I think that explains somewhat the trajectory of the eurodollar decay past the panic; that initially leverage restraint (including and especially collateral shortage) as compared to pre-crisis meant the downward baseline to begin with. Since 2013, increased volatility has only quickened that pace in the same manner as we have seen in all sorts of prior episodes. Again, some firms instead doubled down and are being undressed especially recently, which will only make it all the more difficult further on.

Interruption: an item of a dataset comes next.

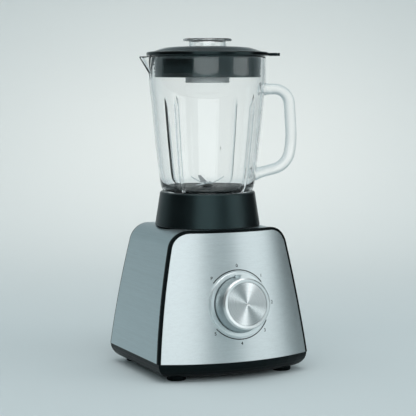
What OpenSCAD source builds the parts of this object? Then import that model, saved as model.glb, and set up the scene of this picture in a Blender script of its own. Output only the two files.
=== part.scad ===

Restoring the eurodollar system as it was just wasn’t possible. That is why the collapse in oil and commodities is especially relevant as a signal about leverage and hidden liquidity capacity that otherwise goes unnoticed. The “thing” that made the eurodollar appear to work and work so well (at least as it was rapidly expanding to ridiculous proportions, in both quantitative and qualitative terms) were these artificial channels of leverage flow and capacity; the same kinds of ideas and “products” that made Robert Citron a hero are no different than what eurodollar banks had been up to all throughout their structures before the final reckoning in 2008. That might be the most important point about unwieldy and unconstrained leverage, that there is always an endpoint and then the cleanup.

Unfortunately, we remain stuck in the cleanup phase so long as economists and their ability to direct policy continue to suggest the Great Recession was anything other than systemic revelation along these lines; a permanent rift between what was and what can be. It is and was never about oil; only now that oil projects volatility into the dying days of eurodollar leverage.